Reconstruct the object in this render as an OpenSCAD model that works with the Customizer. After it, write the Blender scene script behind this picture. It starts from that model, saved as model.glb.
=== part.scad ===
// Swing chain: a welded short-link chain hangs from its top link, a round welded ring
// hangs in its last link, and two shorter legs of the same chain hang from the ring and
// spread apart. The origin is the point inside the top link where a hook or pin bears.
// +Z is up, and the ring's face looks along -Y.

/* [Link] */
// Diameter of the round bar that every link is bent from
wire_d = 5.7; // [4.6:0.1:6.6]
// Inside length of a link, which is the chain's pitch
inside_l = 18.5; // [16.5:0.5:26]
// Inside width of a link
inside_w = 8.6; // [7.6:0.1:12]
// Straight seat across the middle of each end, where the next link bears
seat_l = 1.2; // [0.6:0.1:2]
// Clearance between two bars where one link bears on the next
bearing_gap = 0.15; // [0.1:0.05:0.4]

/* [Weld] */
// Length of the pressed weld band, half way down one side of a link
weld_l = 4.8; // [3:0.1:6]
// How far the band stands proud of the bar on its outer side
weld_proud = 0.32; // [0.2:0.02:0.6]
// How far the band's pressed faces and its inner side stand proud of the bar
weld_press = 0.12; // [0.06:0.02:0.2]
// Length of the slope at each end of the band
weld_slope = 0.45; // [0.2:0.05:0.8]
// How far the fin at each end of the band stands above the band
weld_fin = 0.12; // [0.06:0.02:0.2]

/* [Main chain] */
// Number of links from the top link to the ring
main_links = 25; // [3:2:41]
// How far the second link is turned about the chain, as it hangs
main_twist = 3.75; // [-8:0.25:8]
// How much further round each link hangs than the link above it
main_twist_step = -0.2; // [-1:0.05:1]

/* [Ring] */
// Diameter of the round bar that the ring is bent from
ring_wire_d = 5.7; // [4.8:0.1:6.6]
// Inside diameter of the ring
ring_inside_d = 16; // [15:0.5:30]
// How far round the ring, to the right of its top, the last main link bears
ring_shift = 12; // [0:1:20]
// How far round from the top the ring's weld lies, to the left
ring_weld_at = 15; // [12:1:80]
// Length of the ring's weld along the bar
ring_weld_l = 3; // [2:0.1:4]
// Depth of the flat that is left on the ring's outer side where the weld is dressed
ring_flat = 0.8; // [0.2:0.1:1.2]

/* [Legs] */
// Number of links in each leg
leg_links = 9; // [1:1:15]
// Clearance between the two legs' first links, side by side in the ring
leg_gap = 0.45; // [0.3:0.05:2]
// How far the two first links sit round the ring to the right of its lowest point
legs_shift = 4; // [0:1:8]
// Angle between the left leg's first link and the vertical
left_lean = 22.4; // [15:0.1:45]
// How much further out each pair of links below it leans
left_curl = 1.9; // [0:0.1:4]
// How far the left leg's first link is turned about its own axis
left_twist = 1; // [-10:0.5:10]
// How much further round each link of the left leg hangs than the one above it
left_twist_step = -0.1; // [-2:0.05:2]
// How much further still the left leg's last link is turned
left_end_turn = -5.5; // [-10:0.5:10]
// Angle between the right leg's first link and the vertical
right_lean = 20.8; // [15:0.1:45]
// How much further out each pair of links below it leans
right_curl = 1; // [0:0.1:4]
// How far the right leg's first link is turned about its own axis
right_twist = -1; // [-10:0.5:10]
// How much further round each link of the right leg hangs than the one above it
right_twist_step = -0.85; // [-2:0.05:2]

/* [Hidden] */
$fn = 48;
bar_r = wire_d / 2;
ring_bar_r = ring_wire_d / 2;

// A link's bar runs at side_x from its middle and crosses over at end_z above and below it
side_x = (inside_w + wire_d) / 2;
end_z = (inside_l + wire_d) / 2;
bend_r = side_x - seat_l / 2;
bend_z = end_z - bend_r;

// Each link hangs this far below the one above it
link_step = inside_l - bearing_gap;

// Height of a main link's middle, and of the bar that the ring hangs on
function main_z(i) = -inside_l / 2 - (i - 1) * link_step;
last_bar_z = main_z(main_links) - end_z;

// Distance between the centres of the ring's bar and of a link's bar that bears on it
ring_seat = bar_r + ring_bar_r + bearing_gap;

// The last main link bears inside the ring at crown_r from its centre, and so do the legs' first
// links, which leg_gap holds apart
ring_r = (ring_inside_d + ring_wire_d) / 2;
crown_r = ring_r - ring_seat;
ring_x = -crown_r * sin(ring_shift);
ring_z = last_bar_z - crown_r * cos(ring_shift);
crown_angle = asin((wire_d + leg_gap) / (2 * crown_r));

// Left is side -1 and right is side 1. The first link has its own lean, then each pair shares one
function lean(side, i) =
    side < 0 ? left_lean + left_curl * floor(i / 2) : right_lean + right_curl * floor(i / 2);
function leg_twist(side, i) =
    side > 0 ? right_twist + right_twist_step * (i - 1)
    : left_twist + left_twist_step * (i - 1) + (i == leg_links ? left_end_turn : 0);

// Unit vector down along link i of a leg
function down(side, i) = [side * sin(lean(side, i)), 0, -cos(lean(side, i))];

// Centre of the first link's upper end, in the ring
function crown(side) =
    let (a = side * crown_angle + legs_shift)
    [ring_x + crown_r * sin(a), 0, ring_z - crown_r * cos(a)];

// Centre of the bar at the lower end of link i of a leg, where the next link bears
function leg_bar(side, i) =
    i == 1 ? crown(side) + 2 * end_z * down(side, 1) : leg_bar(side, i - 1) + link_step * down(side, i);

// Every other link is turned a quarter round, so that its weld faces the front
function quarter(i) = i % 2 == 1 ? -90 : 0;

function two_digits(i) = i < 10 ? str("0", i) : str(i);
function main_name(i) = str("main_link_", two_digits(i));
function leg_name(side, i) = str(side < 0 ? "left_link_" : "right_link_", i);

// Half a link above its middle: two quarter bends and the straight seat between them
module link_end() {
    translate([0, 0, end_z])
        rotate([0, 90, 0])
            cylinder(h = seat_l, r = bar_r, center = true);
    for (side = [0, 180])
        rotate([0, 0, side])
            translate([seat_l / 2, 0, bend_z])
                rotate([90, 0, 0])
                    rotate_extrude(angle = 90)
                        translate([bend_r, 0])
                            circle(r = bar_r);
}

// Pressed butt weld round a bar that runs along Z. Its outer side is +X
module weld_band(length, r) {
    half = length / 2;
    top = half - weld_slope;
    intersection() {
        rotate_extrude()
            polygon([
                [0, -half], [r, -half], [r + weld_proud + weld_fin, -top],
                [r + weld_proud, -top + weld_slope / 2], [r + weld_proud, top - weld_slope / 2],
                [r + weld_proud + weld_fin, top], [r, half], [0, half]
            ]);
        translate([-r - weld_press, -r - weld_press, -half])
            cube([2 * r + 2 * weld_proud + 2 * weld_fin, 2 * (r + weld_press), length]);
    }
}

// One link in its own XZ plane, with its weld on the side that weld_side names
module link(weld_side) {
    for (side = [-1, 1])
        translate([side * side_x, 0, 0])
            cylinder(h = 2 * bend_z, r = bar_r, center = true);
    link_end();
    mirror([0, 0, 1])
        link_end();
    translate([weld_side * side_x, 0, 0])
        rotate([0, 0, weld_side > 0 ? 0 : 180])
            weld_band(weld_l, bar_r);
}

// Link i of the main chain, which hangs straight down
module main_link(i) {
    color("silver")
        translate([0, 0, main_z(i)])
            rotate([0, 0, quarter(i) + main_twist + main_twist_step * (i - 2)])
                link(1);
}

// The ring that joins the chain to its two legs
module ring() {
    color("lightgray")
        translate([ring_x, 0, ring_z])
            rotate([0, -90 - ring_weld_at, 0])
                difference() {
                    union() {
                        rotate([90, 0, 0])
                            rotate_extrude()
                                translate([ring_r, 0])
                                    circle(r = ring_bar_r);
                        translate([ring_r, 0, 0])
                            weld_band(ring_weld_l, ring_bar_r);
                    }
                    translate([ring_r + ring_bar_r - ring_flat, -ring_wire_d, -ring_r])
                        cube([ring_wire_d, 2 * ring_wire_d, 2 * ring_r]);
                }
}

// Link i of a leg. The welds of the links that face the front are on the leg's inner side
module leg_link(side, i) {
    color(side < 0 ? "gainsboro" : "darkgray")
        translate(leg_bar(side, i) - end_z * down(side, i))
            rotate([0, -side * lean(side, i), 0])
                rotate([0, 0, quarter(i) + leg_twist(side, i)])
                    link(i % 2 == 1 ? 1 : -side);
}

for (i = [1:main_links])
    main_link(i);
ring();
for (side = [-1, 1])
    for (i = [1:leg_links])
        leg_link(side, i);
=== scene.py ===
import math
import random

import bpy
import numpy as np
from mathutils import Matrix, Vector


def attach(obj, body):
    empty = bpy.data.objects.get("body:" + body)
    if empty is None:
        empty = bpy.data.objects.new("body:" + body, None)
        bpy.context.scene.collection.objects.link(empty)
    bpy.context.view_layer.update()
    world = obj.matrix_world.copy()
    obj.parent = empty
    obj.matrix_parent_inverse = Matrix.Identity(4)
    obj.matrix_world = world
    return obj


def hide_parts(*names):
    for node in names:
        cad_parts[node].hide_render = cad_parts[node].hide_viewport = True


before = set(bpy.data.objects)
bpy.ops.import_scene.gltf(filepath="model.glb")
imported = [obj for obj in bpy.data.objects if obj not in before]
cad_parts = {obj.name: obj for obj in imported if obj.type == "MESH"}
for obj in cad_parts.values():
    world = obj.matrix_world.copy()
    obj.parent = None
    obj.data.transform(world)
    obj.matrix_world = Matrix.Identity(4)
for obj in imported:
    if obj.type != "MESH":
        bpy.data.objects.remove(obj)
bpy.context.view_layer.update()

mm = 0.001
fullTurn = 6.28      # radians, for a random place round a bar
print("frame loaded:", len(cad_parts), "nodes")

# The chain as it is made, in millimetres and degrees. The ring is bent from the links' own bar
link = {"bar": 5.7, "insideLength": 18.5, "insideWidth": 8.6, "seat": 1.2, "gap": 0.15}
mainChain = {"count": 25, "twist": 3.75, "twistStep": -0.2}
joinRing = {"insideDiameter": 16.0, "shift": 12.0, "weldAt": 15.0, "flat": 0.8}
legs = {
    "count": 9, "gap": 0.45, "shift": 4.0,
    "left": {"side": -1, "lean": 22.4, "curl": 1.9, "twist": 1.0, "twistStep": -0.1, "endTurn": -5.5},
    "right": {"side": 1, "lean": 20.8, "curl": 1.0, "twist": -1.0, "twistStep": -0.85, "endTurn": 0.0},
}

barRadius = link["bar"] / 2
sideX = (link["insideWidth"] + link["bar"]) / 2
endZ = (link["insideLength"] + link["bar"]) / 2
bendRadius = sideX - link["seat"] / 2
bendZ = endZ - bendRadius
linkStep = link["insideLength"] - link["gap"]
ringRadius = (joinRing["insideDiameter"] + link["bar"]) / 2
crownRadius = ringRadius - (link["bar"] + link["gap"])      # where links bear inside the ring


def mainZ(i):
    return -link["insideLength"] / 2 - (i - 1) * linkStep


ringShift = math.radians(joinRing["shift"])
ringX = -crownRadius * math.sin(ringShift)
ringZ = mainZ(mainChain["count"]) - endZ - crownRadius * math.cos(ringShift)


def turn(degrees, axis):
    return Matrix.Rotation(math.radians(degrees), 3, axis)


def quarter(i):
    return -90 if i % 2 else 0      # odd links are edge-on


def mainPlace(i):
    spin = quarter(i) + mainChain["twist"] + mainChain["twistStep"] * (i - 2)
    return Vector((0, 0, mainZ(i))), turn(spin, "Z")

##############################

→ **CHALLENGE**
Exactly reproduce the lines that run from the line bearing "obj.parent = empty" through the line bearing "1) * linkStep", with both end lines included.

→ **EXERCISE ANSWER**
    obj.parent = empty
    obj.matrix_parent_inverse = Matrix.Identity(4)
    obj.matrix_world = world
    return obj


def hide_parts(*names):
    for node in names:
        cad_parts[node].hide_render = cad_parts[node].hide_viewport = True


before = set(bpy.data.objects)
bpy.ops.import_scene.gltf(filepath="model.glb")
imported = [obj for obj in bpy.data.objects if obj not in before]
cad_parts = {obj.name: obj for obj in imported if obj.type == "MESH"}
for obj in cad_parts.values():
    world = obj.matrix_world.copy()
    obj.parent = None
    obj.data.transform(world)
    obj.matrix_world = Matrix.Identity(4)
for obj in imported:
    if obj.type != "MESH":
        bpy.data.objects.remove(obj)
bpy.context.view_layer.update()

mm = 0.001
fullTurn = 6.28      # radians, for a random place round a bar
print("frame loaded:", len(cad_parts), "nodes")

# The chain as it is made, in millimetres and degrees. The ring is bent from the links' own bar
link = {"bar": 5.7, "insideLength": 18.5, "insideWidth": 8.6, "seat": 1.2, "gap": 0.15}
mainChain = {"count": 25, "twist": 3.75, "twistStep": -0.2}
joinRing = {"insideDiameter": 16.0, "shift": 12.0, "weldAt": 15.0, "flat": 0.8}
legs = {
    "count": 9, "gap": 0.45, "shift": 4.0,
    "left": {"side": -1, "lean": 22.4, "curl": 1.9, "twist": 1.0, "twistStep": -0.1, "endTurn": -5.5},
    "right": {"side": 1, "lean": 20.8, "curl": 1.0, "twist": -1.0, "twistStep": -0.85, "endTurn": 0.0},
}

barRadius = link["bar"] / 2
sideX = (link["insideWidth"] + link["bar"]) / 2
endZ = (link["insideLength"] + link["bar"]) / 2
bendRadius = sideX - link["seat"] / 2
bendZ = endZ - bendRadius
linkStep = link["insideLength"] - link["gap"]
ringRadius = (joinRing["insideDiameter"] + link["bar"]) / 2
crownRadius = ringRadius - (link["bar"] + link["gap"])      # where links bear inside the ring


def mainZ(i):
    return -link["insideLength"] / 2 - (i - 1) * linkStep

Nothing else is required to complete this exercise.